_WHAT IS EXPECTED_.
Locate, in the data below, the line that contains "Write the OpenSCAD" and the line that contains "band_turn = -3.7; // [-10:0.1:10]"; reproduce exactly those two lines and every line between them, nothing more.

— begin WORKING DATA —

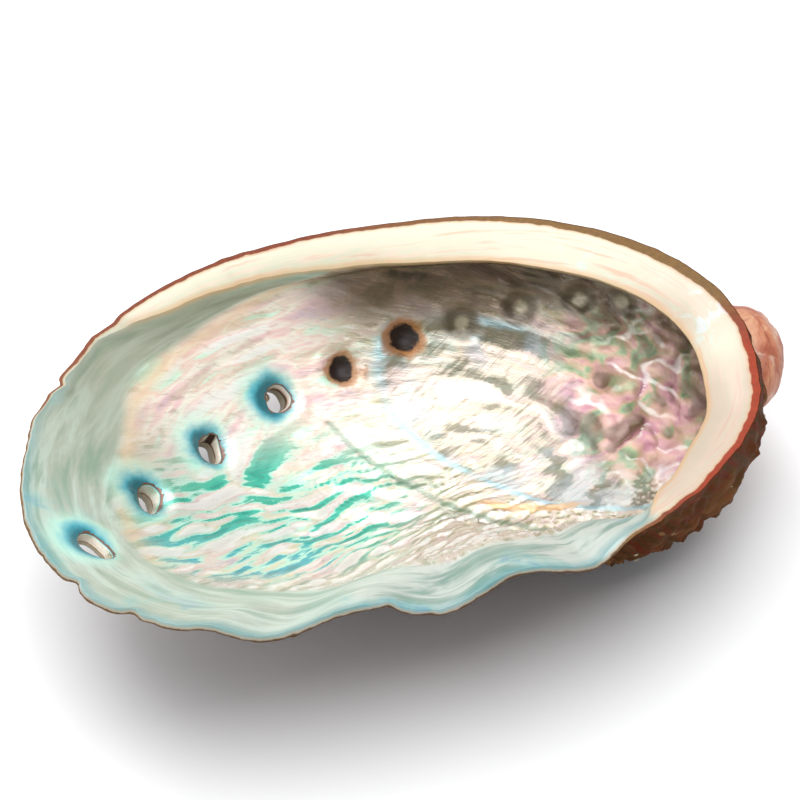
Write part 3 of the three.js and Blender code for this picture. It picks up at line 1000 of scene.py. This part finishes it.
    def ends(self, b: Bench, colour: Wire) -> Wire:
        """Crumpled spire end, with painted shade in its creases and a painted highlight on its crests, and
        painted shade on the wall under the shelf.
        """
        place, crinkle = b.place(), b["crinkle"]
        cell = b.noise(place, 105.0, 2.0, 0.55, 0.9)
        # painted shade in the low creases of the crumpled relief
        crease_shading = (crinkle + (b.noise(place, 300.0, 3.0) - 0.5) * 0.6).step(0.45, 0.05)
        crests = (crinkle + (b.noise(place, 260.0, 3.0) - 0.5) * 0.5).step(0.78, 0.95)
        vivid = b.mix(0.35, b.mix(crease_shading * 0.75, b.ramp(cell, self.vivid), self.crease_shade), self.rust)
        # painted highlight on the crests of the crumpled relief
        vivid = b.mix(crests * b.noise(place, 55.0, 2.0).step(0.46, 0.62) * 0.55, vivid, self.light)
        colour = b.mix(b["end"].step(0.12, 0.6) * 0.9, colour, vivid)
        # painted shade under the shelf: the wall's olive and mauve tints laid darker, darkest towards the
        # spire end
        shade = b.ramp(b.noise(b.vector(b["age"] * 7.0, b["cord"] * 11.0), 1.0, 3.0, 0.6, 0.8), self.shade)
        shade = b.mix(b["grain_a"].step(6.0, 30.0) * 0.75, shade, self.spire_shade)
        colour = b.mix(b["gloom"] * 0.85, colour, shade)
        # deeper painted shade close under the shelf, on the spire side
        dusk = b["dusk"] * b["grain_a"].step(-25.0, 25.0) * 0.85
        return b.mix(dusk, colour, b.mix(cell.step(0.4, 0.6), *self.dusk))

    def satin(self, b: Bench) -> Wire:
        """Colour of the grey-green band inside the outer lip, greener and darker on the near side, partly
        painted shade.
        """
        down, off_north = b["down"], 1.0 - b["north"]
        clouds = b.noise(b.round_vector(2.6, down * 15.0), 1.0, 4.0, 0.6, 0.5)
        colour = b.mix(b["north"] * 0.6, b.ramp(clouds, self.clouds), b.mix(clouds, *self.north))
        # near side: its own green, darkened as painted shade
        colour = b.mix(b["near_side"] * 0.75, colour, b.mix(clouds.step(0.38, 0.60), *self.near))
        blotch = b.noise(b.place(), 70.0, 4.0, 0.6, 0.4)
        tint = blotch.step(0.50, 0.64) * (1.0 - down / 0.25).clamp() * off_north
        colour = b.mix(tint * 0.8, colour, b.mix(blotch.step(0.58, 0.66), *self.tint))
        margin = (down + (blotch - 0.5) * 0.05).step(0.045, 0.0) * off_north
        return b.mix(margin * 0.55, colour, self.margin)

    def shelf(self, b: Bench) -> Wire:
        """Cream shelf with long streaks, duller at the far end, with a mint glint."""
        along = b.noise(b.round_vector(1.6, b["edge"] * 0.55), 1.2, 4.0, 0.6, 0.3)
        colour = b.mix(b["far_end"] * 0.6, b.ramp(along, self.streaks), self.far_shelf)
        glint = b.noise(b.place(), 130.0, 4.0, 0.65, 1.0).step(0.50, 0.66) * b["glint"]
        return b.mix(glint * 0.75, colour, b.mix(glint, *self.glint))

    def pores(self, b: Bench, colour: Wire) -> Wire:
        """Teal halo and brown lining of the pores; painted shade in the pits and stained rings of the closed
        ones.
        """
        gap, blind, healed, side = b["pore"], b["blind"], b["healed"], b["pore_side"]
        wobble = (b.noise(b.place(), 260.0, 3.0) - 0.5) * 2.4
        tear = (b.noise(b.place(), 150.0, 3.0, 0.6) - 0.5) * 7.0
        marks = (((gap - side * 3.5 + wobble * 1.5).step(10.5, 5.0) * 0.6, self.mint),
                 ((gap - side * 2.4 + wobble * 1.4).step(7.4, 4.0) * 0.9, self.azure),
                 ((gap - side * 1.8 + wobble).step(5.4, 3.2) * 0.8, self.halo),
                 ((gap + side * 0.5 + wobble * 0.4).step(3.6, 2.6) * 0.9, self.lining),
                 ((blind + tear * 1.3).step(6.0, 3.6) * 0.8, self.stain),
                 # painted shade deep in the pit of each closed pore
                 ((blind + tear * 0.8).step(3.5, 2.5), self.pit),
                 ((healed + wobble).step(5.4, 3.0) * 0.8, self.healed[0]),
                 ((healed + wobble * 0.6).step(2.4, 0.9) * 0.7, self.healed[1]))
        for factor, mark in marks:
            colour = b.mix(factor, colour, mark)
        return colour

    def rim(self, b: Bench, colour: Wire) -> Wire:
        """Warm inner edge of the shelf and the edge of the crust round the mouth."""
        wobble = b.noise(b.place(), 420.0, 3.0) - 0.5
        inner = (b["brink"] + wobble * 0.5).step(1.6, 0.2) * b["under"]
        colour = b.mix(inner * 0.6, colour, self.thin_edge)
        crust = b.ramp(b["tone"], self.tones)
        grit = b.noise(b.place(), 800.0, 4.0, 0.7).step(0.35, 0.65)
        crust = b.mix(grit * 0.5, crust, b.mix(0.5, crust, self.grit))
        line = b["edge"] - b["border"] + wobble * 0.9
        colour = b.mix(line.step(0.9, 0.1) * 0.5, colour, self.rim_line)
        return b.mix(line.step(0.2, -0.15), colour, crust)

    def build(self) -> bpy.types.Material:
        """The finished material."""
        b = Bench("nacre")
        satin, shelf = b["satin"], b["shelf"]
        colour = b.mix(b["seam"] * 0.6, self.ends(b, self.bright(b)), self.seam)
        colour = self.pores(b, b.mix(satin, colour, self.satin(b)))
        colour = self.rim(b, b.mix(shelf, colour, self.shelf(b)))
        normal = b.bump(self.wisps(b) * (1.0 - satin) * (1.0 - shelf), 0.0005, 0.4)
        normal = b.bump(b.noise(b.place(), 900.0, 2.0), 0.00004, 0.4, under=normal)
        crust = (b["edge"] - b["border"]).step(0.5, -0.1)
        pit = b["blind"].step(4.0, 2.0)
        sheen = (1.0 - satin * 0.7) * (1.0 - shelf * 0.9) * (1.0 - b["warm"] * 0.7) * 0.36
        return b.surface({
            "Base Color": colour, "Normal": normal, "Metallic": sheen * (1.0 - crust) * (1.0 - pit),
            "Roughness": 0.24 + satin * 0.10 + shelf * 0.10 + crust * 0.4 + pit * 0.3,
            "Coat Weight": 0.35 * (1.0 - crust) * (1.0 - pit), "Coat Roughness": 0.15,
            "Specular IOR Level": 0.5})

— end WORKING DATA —
— begin WORKING DATA —

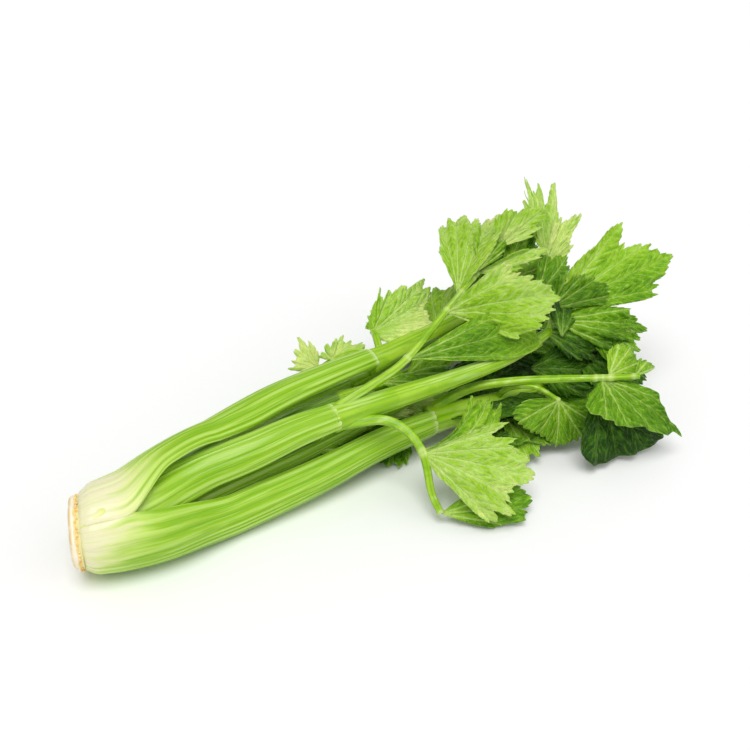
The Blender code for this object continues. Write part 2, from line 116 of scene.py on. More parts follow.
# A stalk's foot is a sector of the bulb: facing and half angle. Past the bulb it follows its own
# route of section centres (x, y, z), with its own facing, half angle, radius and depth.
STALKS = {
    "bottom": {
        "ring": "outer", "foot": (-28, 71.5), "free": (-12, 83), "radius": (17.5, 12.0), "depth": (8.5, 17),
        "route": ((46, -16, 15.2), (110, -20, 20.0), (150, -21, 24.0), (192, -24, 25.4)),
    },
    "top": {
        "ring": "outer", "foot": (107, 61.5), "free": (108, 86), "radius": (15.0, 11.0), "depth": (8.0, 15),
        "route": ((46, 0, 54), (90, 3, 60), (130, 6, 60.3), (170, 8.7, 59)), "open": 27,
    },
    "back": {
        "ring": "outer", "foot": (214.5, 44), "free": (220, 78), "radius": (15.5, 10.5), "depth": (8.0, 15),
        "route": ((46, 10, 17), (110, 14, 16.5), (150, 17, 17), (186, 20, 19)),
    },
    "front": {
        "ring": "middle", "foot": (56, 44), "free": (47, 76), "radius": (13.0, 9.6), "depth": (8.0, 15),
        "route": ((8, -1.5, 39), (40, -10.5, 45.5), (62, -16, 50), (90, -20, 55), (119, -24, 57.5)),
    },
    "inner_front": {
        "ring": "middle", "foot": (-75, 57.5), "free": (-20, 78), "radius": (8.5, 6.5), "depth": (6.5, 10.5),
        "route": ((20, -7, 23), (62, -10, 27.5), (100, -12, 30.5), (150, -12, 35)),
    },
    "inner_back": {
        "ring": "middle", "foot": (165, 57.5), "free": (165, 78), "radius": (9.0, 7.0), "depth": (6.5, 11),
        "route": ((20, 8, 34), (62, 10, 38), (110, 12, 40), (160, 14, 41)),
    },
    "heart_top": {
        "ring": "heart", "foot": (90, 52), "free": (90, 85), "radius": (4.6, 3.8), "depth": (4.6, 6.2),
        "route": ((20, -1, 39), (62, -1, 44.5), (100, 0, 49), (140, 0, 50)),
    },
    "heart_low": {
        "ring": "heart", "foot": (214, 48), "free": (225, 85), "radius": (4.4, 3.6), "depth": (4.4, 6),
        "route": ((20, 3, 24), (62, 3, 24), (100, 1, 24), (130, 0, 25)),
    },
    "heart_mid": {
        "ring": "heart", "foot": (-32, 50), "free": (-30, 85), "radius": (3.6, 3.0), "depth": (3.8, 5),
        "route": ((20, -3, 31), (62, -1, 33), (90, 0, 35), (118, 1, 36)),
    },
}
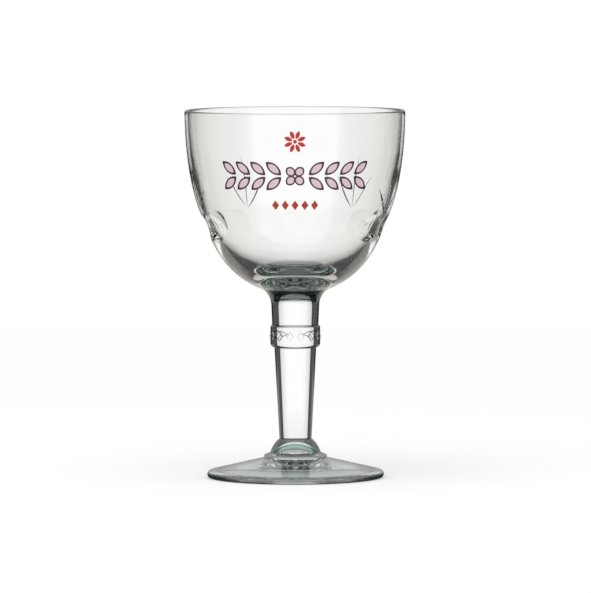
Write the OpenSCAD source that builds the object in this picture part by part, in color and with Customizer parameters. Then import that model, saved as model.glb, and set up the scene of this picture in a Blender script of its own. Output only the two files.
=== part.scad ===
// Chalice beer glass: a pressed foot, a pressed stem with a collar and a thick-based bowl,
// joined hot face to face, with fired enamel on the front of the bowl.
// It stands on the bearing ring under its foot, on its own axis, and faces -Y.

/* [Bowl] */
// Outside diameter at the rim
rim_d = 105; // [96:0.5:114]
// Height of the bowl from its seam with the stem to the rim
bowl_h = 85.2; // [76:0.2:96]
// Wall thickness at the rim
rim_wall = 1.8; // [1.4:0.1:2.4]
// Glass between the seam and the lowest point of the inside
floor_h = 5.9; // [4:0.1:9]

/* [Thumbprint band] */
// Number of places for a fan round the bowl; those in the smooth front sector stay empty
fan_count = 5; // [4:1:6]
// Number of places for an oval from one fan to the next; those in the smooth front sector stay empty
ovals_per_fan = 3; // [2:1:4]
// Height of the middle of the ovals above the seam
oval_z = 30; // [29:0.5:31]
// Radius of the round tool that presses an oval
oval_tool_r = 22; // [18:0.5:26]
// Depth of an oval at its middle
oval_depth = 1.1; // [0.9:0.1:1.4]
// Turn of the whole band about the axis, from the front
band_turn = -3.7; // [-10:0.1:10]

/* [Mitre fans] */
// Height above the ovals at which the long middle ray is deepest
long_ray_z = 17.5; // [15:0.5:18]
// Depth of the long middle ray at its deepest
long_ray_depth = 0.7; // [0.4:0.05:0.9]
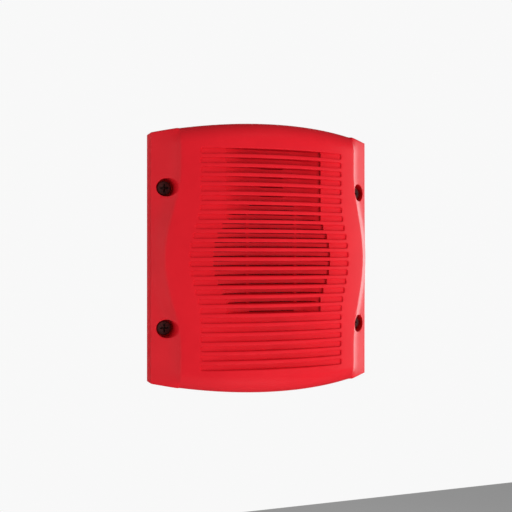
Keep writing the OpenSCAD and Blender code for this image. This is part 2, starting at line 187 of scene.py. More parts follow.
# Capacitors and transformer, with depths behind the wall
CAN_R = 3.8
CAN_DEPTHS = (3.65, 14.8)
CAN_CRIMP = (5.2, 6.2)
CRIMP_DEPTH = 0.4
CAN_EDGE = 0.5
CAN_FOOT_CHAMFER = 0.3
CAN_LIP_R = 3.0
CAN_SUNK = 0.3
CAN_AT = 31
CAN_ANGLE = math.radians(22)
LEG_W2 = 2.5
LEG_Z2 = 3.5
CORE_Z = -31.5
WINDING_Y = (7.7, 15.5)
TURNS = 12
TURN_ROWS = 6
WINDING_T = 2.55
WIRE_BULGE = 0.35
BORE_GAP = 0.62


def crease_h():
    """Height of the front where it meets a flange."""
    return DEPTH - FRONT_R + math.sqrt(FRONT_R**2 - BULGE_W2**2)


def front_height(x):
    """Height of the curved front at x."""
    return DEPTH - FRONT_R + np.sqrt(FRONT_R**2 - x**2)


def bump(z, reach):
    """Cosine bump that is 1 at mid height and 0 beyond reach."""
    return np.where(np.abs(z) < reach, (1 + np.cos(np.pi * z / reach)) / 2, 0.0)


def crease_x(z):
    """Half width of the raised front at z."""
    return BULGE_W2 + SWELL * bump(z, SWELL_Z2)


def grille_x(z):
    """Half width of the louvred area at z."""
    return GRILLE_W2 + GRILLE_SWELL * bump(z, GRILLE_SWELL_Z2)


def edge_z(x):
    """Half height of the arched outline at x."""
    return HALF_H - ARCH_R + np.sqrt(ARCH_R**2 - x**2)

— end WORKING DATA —

_OUTPUT_.
Write the OpenSCAD source that builds the object in this picture part by part, in color and with Customizer parameters. Then import that model, saved as model.glb, and set up the scene of this picture in a Blender script of its own. Output only the two files.
=== part.scad ===
// Chalice beer glass: a pressed foot, a pressed stem with a collar and a thick-based bowl,
// joined hot face to face, with fired enamel on the front of the bowl.
// It stands on the bearing ring under its foot, on its own axis, and faces -Y.

/* [Bowl] */
// Outside diameter at the rim
rim_d = 105; // [96:0.5:114]
// Height of the bowl from its seam with the stem to the rim
bowl_h = 85.2; // [76:0.2:96]
// Wall thickness at the rim
rim_wall = 1.8; // [1.4:0.1:2.4]
// Glass between the seam and the lowest point of the inside
floor_h = 5.9; // [4:0.1:9]

/* [Thumbprint band] */
// Number of places for a fan round the bowl; those in the smooth front sector stay empty
fan_count = 5; // [4:1:6]
// Number of places for an oval from one fan to the next; those in the smooth front sector stay empty
ovals_per_fan = 3; // [2:1:4]
// Height of the middle of the ovals above the seam
oval_z = 30; // [29:0.5:31]
// Radius of the round tool that presses an oval
oval_tool_r = 22; // [18:0.5:26]
// Depth of an oval at its middle
oval_depth = 1.1; // [0.9:0.1:1.4]
// Turn of the whole band about the axis, from the front
band_turn = -3.7; // [-10:0.1:10]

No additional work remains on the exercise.